Three of Amazon's Middle East data centers were struck by drones and a software deployment bug caused ordering outages while AWS generative AI produced unvetted code; management instituted senior-engineer signoffs and urged customers to use backups. Amazon's stock has been essentially flat since early March and did not suffer a material decline, in contrast to CrowdStrike's ~45% plunge in summer 2024, implying elevated investor trust. The incidents reassured shareholders but did not create a clear buying opportunity; near-term market impact appears limited.

Analysis

Large-cap cloud incumbents gain a second-order moat from operational trust: customers and enterprise buyers increasingly price resilience and governance into vendor selection, meaning multi-year contract premiums for providers that can credibly demonstrate governance, redundancy and audit trails. That disproportionately favors vertically integrated hyperscalers and their preferred suppliers for AI compute and tooling (NVIDIA for accelerators; established CPU vendors for retrofit/edge deployments), while pure-play security and observability vendors remain exposed to episodic confidence shocks that translate quickly into churn risk and revenue multiple compression.
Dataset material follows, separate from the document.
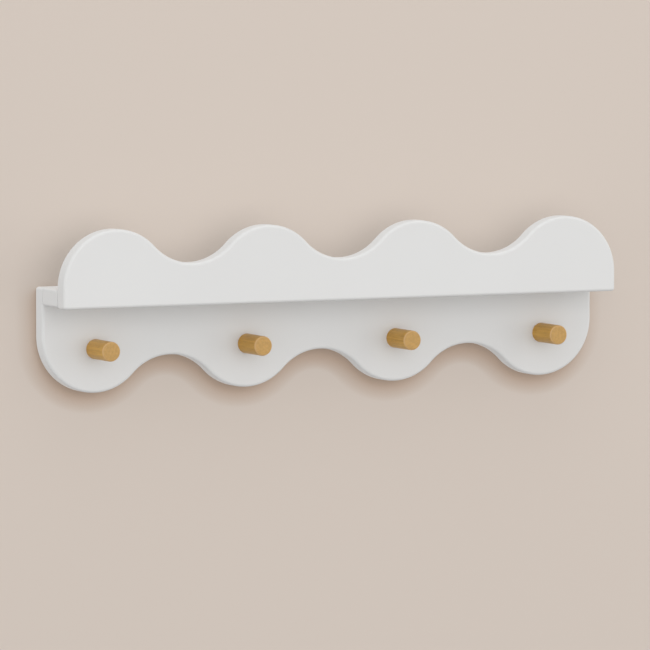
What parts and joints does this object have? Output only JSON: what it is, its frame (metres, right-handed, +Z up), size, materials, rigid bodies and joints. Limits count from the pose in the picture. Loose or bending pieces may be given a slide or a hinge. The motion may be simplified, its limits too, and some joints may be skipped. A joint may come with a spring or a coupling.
{
  "type": "peg rail with shelf",
  "caption": "Wall rail with round wooden pegs below a narrow shelf, which a scalloped front board fences; the rail's lower edge repeats the same wave.",
  "frame": {"origin": "on the wall face, midway between the points where the two wall screws bear in the keyholes", "axes": "+X along the rail to the viewer's right, +Y into the wall, +Z up"},
  "size_m": [0.6, 0.069, 0.1621],
  "materials": {
    "painted_board": "white satin paint on a smooth board",
    "peg_wood": "oiled golden oak",
    "dowel_wood": "bare beech",
    "zinc_steel": "bright zinc plate"
  },
  "bodies": {
    "root": {"back_panel": "painted_board", "shelf_board": "painted_board", "front_panel": "painted_board", "peg_1": "peg_wood", "peg_2": "peg_wood", "peg_3": "peg_wood", "peg_4": "peg_wood", "peg_screws": "zinc_steel", "shelf_screws": "zinc_steel", "front_dowels": "dowel_wood", "hanger_left": "zinc_steel", "hanger_right": "zinc_steel", "hanger_screws": "zinc_steel"}
  },
  "joints": []
}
Key catalysts are bifurcated by horizon. In days–weeks, market sentiment and volatility will be driven by news flow (contract renewals, customer disclosures, or regulatory guidance); in 3–18 months, capital allocation decisions (physical security capex, multi-cloud migration budgets, and MLOps/tooling spend) will deterministically shift vendor economics and gross margins. Tail risks that would reverse the current premium for incumbents are concrete customer data loss, formal regulatory actions around AI-generated code/validation, or a credible multi-customer outage that forces large enterprises to accelerate multi-vendor redundancy — any of which would materially reprice trust-dependent multiples. The consensus under-prices two realities: first, built-in investor trust compresses downside but also caps upside absent faster top-line growth or margin expansion, so expectation management is crucial; second, governance changes (mandatory senior-engineer sign-off, expanded audit trails) create a multi-year market for MLOps, testing and liability-insurance products that incumbents will outsource to specialist vendors — an addressable market opportunity not fully reflected in current security/observability valuations. Use option structures to express skew rather than pure directional exposure given compressed implied vol for trusted names.